I think this is a hard problem, so thanks in advance for any advice on how to tackle this issue.
I wrote this code to show that you can use variable length codes to decode a huffman code to the pattern shown, which i use to recreate the number 1009732533765201 in half the size. I created the sym2freq manually and need help on ideas on how to create it programmatically so i can achieve better compression than set grouping sizes. I have a program that creates a mathematical pattern to recreate a number, and i'm looking to create variable length codes to best represent those patterns which are in the format of + and - 's
# Incorporated a better method of rebuilding the string from RoyM
# Uncompresses the number: 1009732533765201
# which has the binary:
# 0b11100101100101100010101100111111100100010001010001
# Our compressed binary is:
# 110011111000011010110011
# We compress a variable length pattern that is decoded
# to try to achieve nearly as good compression (maybe better in this case )and to more importantly
# to compare compression as this is a different approach
# to that of binary compression of Huffman using XOR Patterns
# S is a representation of XOR math that is required to rebuild the original number
# so we don't compress the number itself, we compress the XOR math to rebuild the number
# instead
s={'11': '++--', '01': '-+-+-', '000': '+-++++++', '001': '--', '100': '--+-', '101': '----++-+--'}
compressed_binary='110011111000011010110011'
def decodepattern(pattern, j=1):
x=2
for c in range(len(pattern)):
if pattern[c]=='+' or pattern[c]=='1':
j^=x
else:
j^=-x
x<<=1
return abs(j)
i = 0
j = 0
uncompressed_string = ''
while(j<len(compressed_binary)):
if compressed_binary[i:j] in s:
uncompressed_string += s[compressed_binary[i:j]]
i = j
else:
j += 1
uncompressed_string += s[compressed_binary[i:j]]

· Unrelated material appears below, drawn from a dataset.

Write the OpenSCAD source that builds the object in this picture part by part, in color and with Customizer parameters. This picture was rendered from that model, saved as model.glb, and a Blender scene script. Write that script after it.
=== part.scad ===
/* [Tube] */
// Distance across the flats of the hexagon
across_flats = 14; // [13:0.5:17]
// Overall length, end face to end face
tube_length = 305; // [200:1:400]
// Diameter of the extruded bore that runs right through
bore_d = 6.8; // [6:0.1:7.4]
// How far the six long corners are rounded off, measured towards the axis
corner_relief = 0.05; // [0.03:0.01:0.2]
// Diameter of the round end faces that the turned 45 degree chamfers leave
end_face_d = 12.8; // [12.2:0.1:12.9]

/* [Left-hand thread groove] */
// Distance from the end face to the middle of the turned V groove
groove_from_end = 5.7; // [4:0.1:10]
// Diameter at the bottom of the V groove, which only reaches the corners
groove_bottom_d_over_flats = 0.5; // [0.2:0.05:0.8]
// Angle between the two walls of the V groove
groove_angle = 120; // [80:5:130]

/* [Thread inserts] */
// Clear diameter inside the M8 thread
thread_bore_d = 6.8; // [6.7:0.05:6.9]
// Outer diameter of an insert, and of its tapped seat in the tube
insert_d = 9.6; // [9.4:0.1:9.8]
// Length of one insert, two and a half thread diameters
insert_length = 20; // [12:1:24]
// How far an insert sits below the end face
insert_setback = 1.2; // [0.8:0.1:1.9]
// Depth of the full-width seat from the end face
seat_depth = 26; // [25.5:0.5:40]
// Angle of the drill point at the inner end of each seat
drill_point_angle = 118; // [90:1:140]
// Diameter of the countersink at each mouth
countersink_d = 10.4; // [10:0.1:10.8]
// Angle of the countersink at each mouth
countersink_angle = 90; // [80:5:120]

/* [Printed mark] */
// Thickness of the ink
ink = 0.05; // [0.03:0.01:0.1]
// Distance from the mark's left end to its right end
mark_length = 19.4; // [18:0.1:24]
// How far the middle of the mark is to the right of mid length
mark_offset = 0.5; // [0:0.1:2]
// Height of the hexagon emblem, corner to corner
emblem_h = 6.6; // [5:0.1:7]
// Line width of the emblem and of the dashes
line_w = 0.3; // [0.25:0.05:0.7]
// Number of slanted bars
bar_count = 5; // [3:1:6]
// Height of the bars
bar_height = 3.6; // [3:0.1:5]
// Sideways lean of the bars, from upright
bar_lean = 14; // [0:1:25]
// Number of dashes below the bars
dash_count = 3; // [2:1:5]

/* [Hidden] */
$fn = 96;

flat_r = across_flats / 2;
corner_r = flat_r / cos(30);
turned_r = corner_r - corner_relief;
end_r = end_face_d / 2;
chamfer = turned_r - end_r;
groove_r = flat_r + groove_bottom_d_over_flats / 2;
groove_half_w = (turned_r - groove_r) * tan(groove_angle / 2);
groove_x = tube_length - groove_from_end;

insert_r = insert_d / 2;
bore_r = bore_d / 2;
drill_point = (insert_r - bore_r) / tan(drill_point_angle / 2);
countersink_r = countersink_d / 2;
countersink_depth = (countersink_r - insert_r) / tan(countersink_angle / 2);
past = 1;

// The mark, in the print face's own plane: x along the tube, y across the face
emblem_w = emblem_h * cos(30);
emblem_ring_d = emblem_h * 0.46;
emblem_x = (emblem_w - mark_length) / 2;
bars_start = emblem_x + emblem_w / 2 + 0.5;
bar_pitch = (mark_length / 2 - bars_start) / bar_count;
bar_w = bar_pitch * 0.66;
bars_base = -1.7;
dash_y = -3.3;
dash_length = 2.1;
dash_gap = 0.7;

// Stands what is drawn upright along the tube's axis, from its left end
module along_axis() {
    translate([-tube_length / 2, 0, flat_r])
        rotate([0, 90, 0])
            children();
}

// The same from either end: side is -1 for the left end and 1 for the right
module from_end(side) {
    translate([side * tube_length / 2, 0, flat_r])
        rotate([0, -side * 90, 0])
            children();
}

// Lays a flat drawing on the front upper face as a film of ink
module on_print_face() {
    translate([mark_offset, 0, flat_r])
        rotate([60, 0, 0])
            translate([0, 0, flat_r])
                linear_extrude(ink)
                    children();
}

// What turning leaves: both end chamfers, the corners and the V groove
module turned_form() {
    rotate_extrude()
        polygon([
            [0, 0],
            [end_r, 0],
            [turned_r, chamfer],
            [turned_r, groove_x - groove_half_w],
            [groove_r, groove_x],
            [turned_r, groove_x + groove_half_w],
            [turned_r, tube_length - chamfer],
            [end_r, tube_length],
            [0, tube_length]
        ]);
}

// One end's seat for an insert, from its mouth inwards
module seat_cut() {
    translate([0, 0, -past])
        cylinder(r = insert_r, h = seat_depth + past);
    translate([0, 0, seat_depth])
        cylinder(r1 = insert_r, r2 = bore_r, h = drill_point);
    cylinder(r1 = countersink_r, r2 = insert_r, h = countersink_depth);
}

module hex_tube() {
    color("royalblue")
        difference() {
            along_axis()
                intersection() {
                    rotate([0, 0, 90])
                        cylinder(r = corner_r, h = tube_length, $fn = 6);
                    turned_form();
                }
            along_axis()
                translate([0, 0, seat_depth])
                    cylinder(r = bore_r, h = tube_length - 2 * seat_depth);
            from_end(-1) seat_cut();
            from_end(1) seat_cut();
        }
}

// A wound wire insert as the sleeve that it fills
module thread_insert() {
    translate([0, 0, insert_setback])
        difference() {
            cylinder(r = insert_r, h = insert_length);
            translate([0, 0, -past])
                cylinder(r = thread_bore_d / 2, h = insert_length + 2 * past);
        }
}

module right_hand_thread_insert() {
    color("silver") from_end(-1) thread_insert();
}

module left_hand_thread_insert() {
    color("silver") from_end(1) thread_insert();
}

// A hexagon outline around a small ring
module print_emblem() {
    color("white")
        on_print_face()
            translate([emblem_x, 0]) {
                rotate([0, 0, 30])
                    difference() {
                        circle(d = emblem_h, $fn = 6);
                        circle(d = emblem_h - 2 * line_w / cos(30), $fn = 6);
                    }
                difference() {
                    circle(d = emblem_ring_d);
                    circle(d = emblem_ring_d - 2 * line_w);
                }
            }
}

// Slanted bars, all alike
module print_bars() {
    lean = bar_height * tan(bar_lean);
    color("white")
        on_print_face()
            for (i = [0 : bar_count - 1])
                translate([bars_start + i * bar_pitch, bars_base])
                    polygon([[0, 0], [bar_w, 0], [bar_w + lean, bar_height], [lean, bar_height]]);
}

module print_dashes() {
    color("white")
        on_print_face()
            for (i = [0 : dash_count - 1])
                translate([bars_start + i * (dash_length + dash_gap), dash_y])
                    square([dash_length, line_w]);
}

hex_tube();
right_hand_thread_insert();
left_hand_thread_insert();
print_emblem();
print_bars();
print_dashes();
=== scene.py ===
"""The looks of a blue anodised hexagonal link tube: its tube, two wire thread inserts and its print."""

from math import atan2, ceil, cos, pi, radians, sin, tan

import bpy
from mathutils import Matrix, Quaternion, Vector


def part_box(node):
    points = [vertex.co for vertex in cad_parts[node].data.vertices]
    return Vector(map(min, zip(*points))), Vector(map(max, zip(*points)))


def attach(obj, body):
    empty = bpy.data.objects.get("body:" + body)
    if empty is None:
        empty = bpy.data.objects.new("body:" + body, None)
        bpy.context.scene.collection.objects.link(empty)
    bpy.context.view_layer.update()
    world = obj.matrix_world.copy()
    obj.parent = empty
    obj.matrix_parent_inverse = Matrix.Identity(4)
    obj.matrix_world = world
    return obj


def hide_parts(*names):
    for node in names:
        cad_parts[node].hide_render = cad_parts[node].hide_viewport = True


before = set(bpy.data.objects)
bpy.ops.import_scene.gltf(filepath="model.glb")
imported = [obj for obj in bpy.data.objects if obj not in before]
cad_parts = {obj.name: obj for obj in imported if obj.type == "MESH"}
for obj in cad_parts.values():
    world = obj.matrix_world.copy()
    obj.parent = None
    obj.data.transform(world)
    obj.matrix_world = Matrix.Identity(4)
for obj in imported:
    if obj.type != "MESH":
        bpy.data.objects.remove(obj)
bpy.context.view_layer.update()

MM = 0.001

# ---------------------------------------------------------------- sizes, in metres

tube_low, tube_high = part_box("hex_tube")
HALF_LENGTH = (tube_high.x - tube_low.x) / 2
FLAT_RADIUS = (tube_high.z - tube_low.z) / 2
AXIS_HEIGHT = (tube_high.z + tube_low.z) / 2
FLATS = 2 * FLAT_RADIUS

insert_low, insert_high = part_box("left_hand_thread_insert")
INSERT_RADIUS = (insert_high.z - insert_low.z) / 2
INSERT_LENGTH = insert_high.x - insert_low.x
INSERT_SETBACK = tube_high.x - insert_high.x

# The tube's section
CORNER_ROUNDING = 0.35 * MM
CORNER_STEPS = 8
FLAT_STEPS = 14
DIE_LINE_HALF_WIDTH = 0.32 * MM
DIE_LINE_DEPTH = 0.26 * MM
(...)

answer = decodepattern(uncompressed_string)
print("Bin length of 1009732533765201 is 50 which is the same as the pattern length")

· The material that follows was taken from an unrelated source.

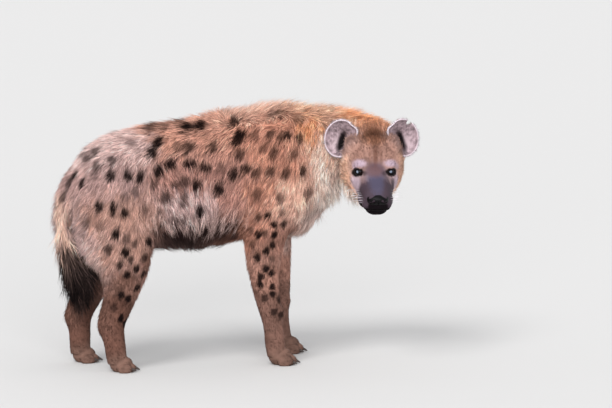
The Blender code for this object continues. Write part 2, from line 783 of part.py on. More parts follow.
def lock(name, root, normal, lie, size, rise):
    """One flat, tapered lock that leaves the surface steeply and bends along its lie."""
    length, width, thick = size
    steps = LOCK_BENDS
    angles = np.radians(np.linspace(*rise, steps + 1))
    ways = [lie * math.cos(a) + normal * math.sin(a) for a in angles]
    sunk, back = LOCK_SUNK
    at = root - normal * sunk - ways[0] * back
    places = [at]
    for way in ways[:-1]:
        places.append(places[-1] + way * (length / steps))
    points = []
    for share, wide in LOCK_RINGS:
        k = round(share * steps)
        across = normal.cross(ways[k]).normalized()
        out = ways[k].cross(across)
        half = across * (width * wide / 2)
        lift = out * (thick * wide / 2)
        points += [places[k] + half, places[k] + lift, places[k] - half, places[k] - lift]
    points.append(places[-1])
    faces = [(0, 1, 2, 3)]
    for ring in range(len(LOCK_RINGS) - 1):
        for i in range(4):
            a, b = 4 * ring + i, 4 * ring + (i + 1) % 4
            faces.append((a, a + 4, b + 4, b))
    tip = len(points) - 1
    faces += [(tip - 4 + i, tip, tip - 4 + (i + 1) % 4) for i in range(4)]
    made = mesh_object(name, points, faces)
    mesh = bmesh.new()
    mesh.from_mesh(made.data)
    bmesh.ops.recalc_face_normals(mesh, faces=mesh.faces)
    mesh.to_mesh(made.data)
    mesh.free()
    return made


def lock_places(surface, path, start, towards, row, dice):
    """Where one row's locks are rooted: each root, the surface's normal, and the lie.
    Lengths along the path are counted from start, at its first point."""
    first, last, low, high, steps, abreast = row[:6]
    along, hang = row[11:]
    towards = Vector(towards)
    dense = smooth_rows(path, PATH_STEPS)
    spans = np.linalg.norm(np.diff(dense, axis=0), axis=1)
    run = start + np.concatenate(([0], np.cumsum(spans)))
    for k in range(steps):
        here = first + (last - first) * (k + 0.5) / steps
        before, at, ahead = (
            Vector([np.interp(here + nudge, run, dense[:, i]) for i in range(3)])
            for nudge in (-PATH_NUDGE, 0, PATH_NUDGE)
        )
        tangent = (ahead - before).normalized()
        out = (towards - tangent * tangent.dot(towards)).normalized()
        stagger = LOCK_STAGGER * (-1) ** k
        for j in range(abreast):
            scatter = dice.uniform(-LOCK_SCATTER, LOCK_SCATTER)
            share = (j + 0.5 + stagger + scatter) / abreast
            angle = math.radians(low + (high - low) * share)
            way = Matrix.Rotation(angle, 3, tangent) @ out
            root, normal = surface.ray_cast(at, way)[:2]
            if root is None:
                continue
            lie = tangent * along + Vector((0, 0, -hang))
            lie = lie - normal * normal.dot(lie)
            turn = Matrix.Rotation(dice.gauss(0, LOCK_YAW), 3, normal)
            yield root, normal, (turn @ lie).normalized()


def with_locks(body, paths):
    """The body with the locks of its long coat, made one with it."""
    surface = BVHTree.FromObject(body, bpy.context.evaluated_depsgraph_get())
    dice = random.Random(LOCK_SEED)
    ears = [ear_frame(side).translation for side in (-1, 1)]
    locks = bpy.data.collections.new("locks")
    bpy.context.scene.collection.children.link(locks)
    for path, start, towards, rows, side_rise in paths:
        for row in rows:
            places = lock_places(surface, path, start, towards, row, dice)
            for root, normal, lie in places:
                scale = dice.uniform(1 - LOCK_SPREAD, 1 + LOCK_SPREAD)
                size = (row[6] * scale, row[7], row[8])
                share = side_rise + (1 - side_rise) * (1 - abs(normal.y))
                rise = (row[9] * share, row[10])
                end = root + lie * size[0]
                if min((end - ear).length for ear in ears) < EAR_CLEAR:
                    continue
                made = lock("lock", root, normal, lie, size, rise)
                bpy.context.scene.collection.objects.unlink(made)
                locks.objects.link(made)
    body = boolean(body, locks, "UNION", body.name)
    for made in list(locks.objects):
        bpy.data.objects.remove(made)
    bpy.data.collections.remove(locks)
    return body


def coat_paths():
    """The paths that the body's long coat grows beside. Lengths along the first two are
    counted from about where x is 0."""
    back, under = [], []
    for x, wide, mid, top, bottom, square in TORSO:
        if PATH_START < x < -PATH_START:
            back.append((x, 0, top - PATH_DEPTH))
            under.append((x, 0, bottom + PATH_DEPTH))
    for x, y, z, wide, up, down, square in NECK:
        back.append((x, y, z + up - PATH_DEPTH))
        under.append((x, y, z - down + PATH_DEPTH))
    paths = [
        (back, back[0][0], (0, 0, 1), BACK_LOCKS, 1.0),
        (under, under[0][0], (0, 0, -1), UNDER_LOCKS, 1.0),
    ]
    for side, ahead in ((-1, RIGHT_LEG_AHEAD), (1, LEFT_HINDLEG_AHEAD)):
        thigh = [(x + swing(z, ahead), -side * y, z) for z, x, y, *reach in HINDLEG]
        paths.append((thigh, 0.0, (-1, 0, 0), THIGH_LOCKS, 1.0))
    return paths


def main():
    clear_scene()
    body = fused("body", body_forms(), BODY_VOXEL)
    body = softened(body, BODY_SMOOTH_STEPS, ALL_SMOOTH_STEPS)
    body = thinned(body)
    nodes = {}

    hollow = grown(body, GAP)
    body = with_locks(body, coat_paths())
    face, body = parted(body, *HEAD_CUT, HEAD_CUT_FRAME, "head")
    for side, name in ((-1, "ear_right"), (1, "ear_left")):
        ear = boolean(ear_form(side), hollow, "DIFFERENCE", name)
        if side > 0:
            notch = ear_notch(side)
            ear = boolean(ear, notch, "DIFFERENCE", name)
            bpy.data.objects.remove(notch)
        nodes[name] = largest(ear)
        eye = blob("eye", (0, 0, 0), (EYE_RADIUS,) * 3, eye_frame(side), EYE_SIDES)
        nodes[name.replace("ear", "eye")] = eye
        face = with_eyelids(face, side)
    bpy.data.objects.remove(hollow)
    face = with_mouth_and_nose(face)
    nodes["muzzle"], nodes["head"] = parted(face, *MUZZLE_CUT, HEAD_FRAME, "muzzle")

    nodes["neck"], body = parted(body, *NECK_CUT, Matrix.Identity(4), "neck")

    for side, name in ((-1, "right"), (1, "left")):
        for limb, cut in (("foreleg", FORELEG_CUT), ("hindleg", HINDLEG_CUT)):
            low, high = mirrored_box(cut, side)
            leg_piece, body = parted(body, low, high, Matrix.Identity(4), limb)
            floor = box("floor", (-REACH, -REACH, -REACH), (REACH, REACH, 0))
            leg_piece = boolean(leg_piece, floor, "DIFFERENCE", limb)
            bpy.data.objects.remove(floor)
            foot, leg_piece = parted(leg_piece, *PAW_CUT, Matrix.Identity(4), "paw")
            foot = with_claws(foot, limb, side)
            nodes[f"{limb}_{name}"] = leg_piece
            nodes[f"paw_{limb[:4]}_{name}"] = foot
    cut_frame = Matrix.Translation(TAIL_CUT_AT) @ Matrix.Rotation(TAIL_CUT_LEAN, 4, "Y")
    tail = sweep("tail", TAIL, (-1, 0, 0), sides=10, per_span=2)
    above = box("cut", (-REACH, -REACH, 0), (REACH, REACH, REACH), cut_frame)
    tail = boolean(tail, above, "DIFFERENCE", "tail")
    bpy.data.objects.remove(above)
    below = box("cut", *TAIL_CUT, cut_frame, GAP)
    body = boolean(body, below, "DIFFERENCE", "torso")
    bpy.data.objects.remove(below)
    beside = grown(tail, GAP)
    body = boolean(body, beside, "DIFFERENCE", "torso")
    bpy.data.objects.remove(beside)
    tail_path = [station[:3] for station in TAIL]
    tail = with_locks(tail, [(tail_path, 0.0, (-1, 0, 0), TAIL_LOCKS, TAIL_SIDE_RISE)])
    nodes["tail"] = tail
    nodes["torso"] = body

    group = bpy.data.collections.new("spotted_hyena")
    bpy.context.scene.collection.children.link(group)
    for name, obj in nodes.items():
        coloured(largest(obj), name, COLOURS[name.split("_")[0]], ROUGHNESS)
        for owner in list(obj.users_collection):
            owner.objects.unlink(obj)
        group.objects.link(obj)
    settle(nodes.values())


def settle(objects):
    """Move everything so that the middle of its underside is at the origin."""
    points = np.array([vertex.co for obj in objects for vertex in obj.data.vertices])
    low, high = points.min(axis=0), points.max(axis=0)
    move = Matrix.Translation((-(low[0] + high[0]) / 2, -(low[1] + high[1]) / 2, -low[2]))
    for obj in objects:
        obj.data.transform(move)


main()
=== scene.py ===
"""The looks of the spotted hyena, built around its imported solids.

Metres, +Z up. Places are in the body's own measures, where x runs from the rump to the
chest and the soles are at z 0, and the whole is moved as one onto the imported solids.
"""

import json
import math
from collections import namedtuple
from contextlib import contextmanager

import bmesh
import bpy
import numpy as np
from mathutils import Matrix, Vector
from mathutils.bvhtree import BVHTree
from mathutils.kdtree import KDTree

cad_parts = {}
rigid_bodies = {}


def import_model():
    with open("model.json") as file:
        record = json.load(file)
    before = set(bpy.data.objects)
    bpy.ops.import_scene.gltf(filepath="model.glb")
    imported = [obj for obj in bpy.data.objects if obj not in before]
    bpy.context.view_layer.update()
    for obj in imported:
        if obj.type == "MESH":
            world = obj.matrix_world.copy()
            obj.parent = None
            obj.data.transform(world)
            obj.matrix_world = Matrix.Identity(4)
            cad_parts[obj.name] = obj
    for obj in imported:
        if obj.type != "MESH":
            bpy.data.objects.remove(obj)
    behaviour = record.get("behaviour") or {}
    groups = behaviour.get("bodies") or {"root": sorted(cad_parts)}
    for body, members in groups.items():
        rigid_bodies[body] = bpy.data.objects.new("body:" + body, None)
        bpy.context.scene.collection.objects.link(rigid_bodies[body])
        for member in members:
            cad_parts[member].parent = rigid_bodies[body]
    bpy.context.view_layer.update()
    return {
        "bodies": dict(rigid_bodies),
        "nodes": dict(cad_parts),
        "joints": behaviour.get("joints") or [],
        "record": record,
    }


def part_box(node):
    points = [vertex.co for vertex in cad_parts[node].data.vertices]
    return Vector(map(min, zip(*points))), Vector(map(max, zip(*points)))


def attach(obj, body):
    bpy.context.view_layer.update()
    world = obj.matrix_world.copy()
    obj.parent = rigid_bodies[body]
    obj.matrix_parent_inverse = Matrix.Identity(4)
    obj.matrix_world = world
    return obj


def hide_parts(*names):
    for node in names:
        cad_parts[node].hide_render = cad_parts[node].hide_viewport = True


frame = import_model()

# All random draws start from this seed.
SEED = 5

# A torso station is x, half-width, height of the widest place, top, bottom, squareness.
# Where the coat is long this is its dense part, and the locks stand out from it.
TORSO = (
    (-0.392, 0.034, 0.548, 0.574, 0.52, 1),
    (-0.378, 0.068, 0.545, 0.598, 0.48, 1),
    (-0.345, 0.1, 0.545, 0.636, 0.435, 0.97),
    (-0.29, 0.12, 0.55, 0.69, 0.405, 0.95),
    (-0.22, 0.13, 0.555, 0.733, 0.388, 0.94),
    (-0.12, 0.138, 0.545, 0.755, 0.372, 0.93),
    (0, 0.15, 0.53, 0.763, 0.366, 0.93),
    (0.11, 0.155, 0.525, 0.771, 0.374, 0.93),
    (0.21, 0.152, 0.545, 0.784, 0.386, 0.94),
    (0.29, 0.14, 0.57, 0.792, 0.38, 0.96),
    (0.36, 0.124, 0.58, 0.788, 0.39, 0.98),
    (0.41, 0.098, 0.59, 0.77, 0.466, 1),
    (0.436, 0.064, 0.61, 0.72, 0.53, 1),
)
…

print("Original Bin of 1009732533765201 is: ")
print(bin(1009732533765201)[2:])
print("Original Pattern:")
print(uncompressed_string)
print("Compressed to: ", bin(13600435)[2:])
print("110011111000011010110011 uncompressed to the original string pattern of : ")
print(uncompressed_string)
print("Which then i was able to recreate the original integer of: ")
print(decodepattern(uncompressed_string))
Output of program is:
Bin length of 1009732533765201 is 50 which is the same as the pattern length
Original Bin of 1009732533765201 is:
11100101100101100010101100111111100100010001010001
Original Pattern:
b'++----++--++--+-++++++-+-+-----++-+---+-+---+-++--'
Compressed to: 110011111000011010110011
110011111000011010110011 uncompressed to the original string pattern of :
b'++----++--++--+-++++++-+-+-----++-+---+-+---+-++--'
Which then i was able to recreate the original integer of:
1009732533765201
So you can see i can use variable length codes to decompress a number, i just don't know how to create variable length codes (up to a certain length) without doing it manually.
Expected result is some sort of regex, or itertools method or any other method to take the string:
"++----++--++--+-++++++-+-+-----++-+---+-+---+-++--"
and create a symb2freq like this ( which i did manually ):
In [1665]: symb2freq
Out[1665]: {'++--': 4, '-+-+-': 2, '--': 1, '+-++++++': 1, '----++-+--': 1, '--+-': 1}
Although I am not certain about the soundness of the question, here is how you can bruteforce all possible codebooks:
#!/usr/bin/env python3
import huffman
def find_best_codebook(string, max_symbol_length, max_partitions):
min_entropy = len(string)
best_i = None
best_weights = None
best_codebook = None
for i, tokens in enumerate(gen_partitions(string, max_partitions=max_partitions)):
if any(len(t) > max_symbol_length for t in tokens):
continue
symbol_weights = compute_weights(tokens)
codebook = huffman.codebook(symbol_weights.items())
entropy = compute_entropy(symbol_weights, codebook)
print(f'i={i} X={symbol_weights} H(X)={entropy}')
if entropy < min_entropy:
best_i = i
best_weights = symbol_weights
best_codebook = codebook
min_entropy = entropy
print(f'best i={best_i} X={best_weights} H(X)={min_entropy}')
print('best codebook:', best_codebook)
return best_codebook, min_entropy
def gen_partitions(string, max_partitions=None):
if max_partitions is None:
max_partitions = len(string)
if max_partitions <= 0:
yield [string]
return
for index in range(len(string) + 1):
for rest in gen_partitions(string[index:], max_partitions - 1):
yield [string[:index]] + rest
def compute_weights(tokens):
freqs = {}
for token in tokens:
if not token:
continue
freqs[token] = freqs.get(token, 0) + 1
return freqs
def compute_entropy(symbol_weights, codebook):
return sum(len(code) * symbol_weights[symbol] for symbol, code in codebook.items())
if __name__ == '__main__':
string = '++----++--++--+-++++++-+-+-----++-+---+-+---+-++--'
max_symbol_length = 11
max_partitions = len(string) - max_symbol_length
find_best_codebook(string, max_symbol_length, max_partitions)
Note that partitioning a string of length N into all possible partitions is exponential in the string length (N split points, two decisions at each: split and no split, hence O(2^N)).
Also, given the way the question is formed, you should be able to get the best compression by simply partitioning the input into consecutive chunks of maximum codeword length. For example, using a maximum symbol length of 11 as stated in the question, you can do {'++----', '++--++--+-+', '+++++-+-+--', '---++-+---+', '-+---+-++--'}
to get 5 symbols (at most 3-bit codewords) and a compressed text of at most 15 bits.